With a “political itch” dating back to high school, Mr. Chostner found ample opportunity in his hometown to scratch it.

After practicing law for two years, Mr. Chostner began his “second career” by being elected to City Council. 

“And I’ve been in public service ever since,” he said. “I wanted to do things to shape this community: not in a quantitative way but in a qualitative way, because at that time I thought that Pueblo was an undiscovered treasure that I wanted to bring back my life experiences to assist.”

Almost immediately, Mr. Chostner became involved with the Bessemer Historical Society and the East High School Site Council, eventually forming the non-profit that established the East Alumni Association.

“I also did that for South and Central,” Mr.
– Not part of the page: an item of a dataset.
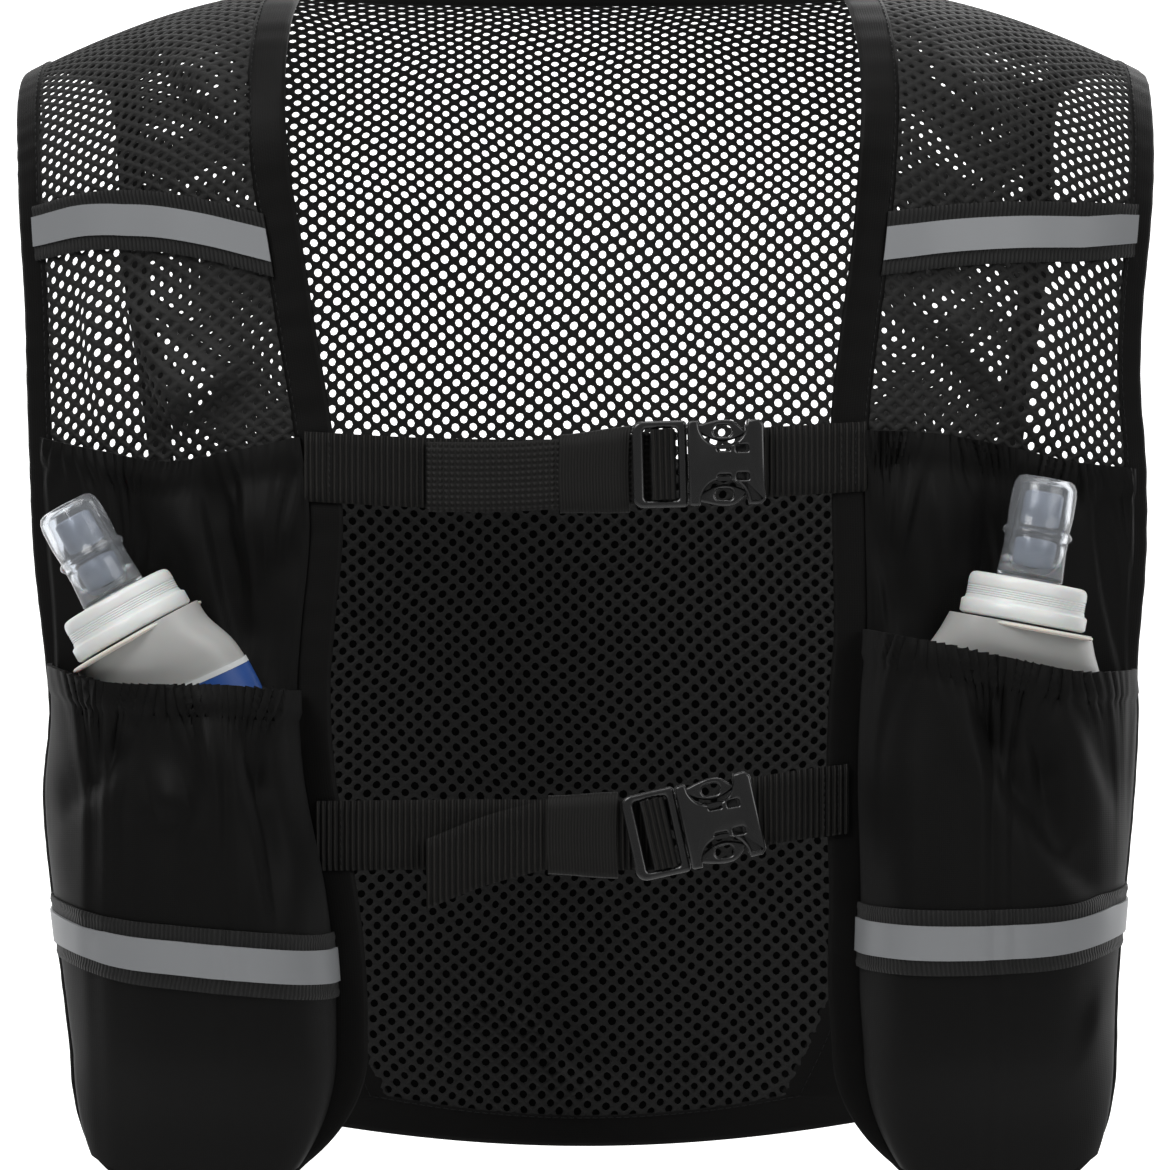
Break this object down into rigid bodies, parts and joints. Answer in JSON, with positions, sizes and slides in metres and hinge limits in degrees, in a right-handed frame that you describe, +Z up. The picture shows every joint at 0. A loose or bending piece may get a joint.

Chostner said. “And at South, I’m introduced as an honorary Colt. I’m proud of every school and every high school in this town, but for me, East is my school and I’ve tried to do my best to help it out, as I can.”

With a new East set to open in the coming years, and with 3 grandchildren residing in Pueblo, Mr. Chostner is anxious to see the next chapter in Eagle history unfold.

“My grandchildren are on that route from Fountain to Corwin to East. So they wear the ‘Future Eagle’ T-shirts. At this point, it’s generational, and my oldest grandchild should graduate from East in 2029,” he said.

Top-tier academic instruction aside, Mr. Chostner left District 60 with a wealth of life lessons that helped form the very essence of his character, and played an integral role in his success as a student, lawyer, Air Force officer, and elected official.

“I had kind of a knock in life, but the thing that was really valuable in forming character was the fact that I had teachers who picked me up,” he explained. “They showed, by example, dedication, leadership, honesty, the hard work: I saw that day in and day out in District 60, and it still applies to my life today.”